Genna Santorelli, a fifth year doctoral student in the clinical psychology program, is honored to have her gerontological research supported by the Center for Research on Families. “I never thought of my work as family research until I sat down to write the proposal” she says, but “these are our parents, our grandparents, these are such important family members in our lives.”
Santorelli’s research focuses on the 10 to 20 percent of Americans age 65 or older experiencing mild cognitive impairment (MCI), a decline in their memory or other cognitive functioning that is not serious enough to significantly interfere with daily life. Declines associated with MCI are noticeable to seniors and to their family and friends. Seniors with MCI may struggle with tasks like abstract reasoning, planning, or keeping track of medications.

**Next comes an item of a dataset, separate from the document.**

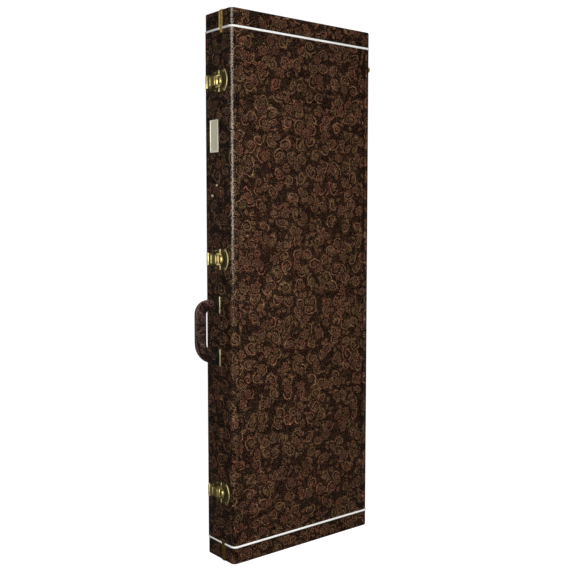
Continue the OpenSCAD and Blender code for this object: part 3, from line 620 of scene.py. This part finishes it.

Unfortunately, along with MCI come much higher rates of depression, anxiety, and irritability than is typically experienced by healthy seniors. However, the linkages between mild cognitive declines and emotional health have not been thoroughly investigated.
Santorelli’s research will explore the link between MCI and emotional response on a moment-to-moment basis. Her study uses a sad clip from an old movie to mimic everyday upsetting experiences her subjects may encounter as they watch TV, read a book, or scan the news. She seeks to understand if adults with MCI have a stronger negative reaction to upsetting stimuli and whether they recover more slowly than healthy adults. If so, this may help explain their increased risk of depression and anxiety and help seniors and caregivers better understand their emotional responses and adapt their daily environment.
“What CRF has provided me has been wonderful,” says Santorelli. The CRF Dissertation Fellowship in Family Research will allow her the time to make trips to Springfield, MA where many of her participants live. Performing the experiment in a familiar environment was crucial as traveling to the UMass psychology labs could pose a significant barrier for participants with MCI.
Santorelli views her award from CRF as a confirmation of the “immensely important role” older adults play in our lives and the challenges many families face as their love ones experience cognitive declines and emotional disturbances. Because of the false assumption that emotional decline is a normal part of aging, seniors and caregivers may be less likely to take steps to prevent and address the issue. By better understanding the mechanisms of negative emotional experiences for adults with MCI, Santorelli’s work will help dispel inaccurate assumptions and inform possible solutions for our aging population.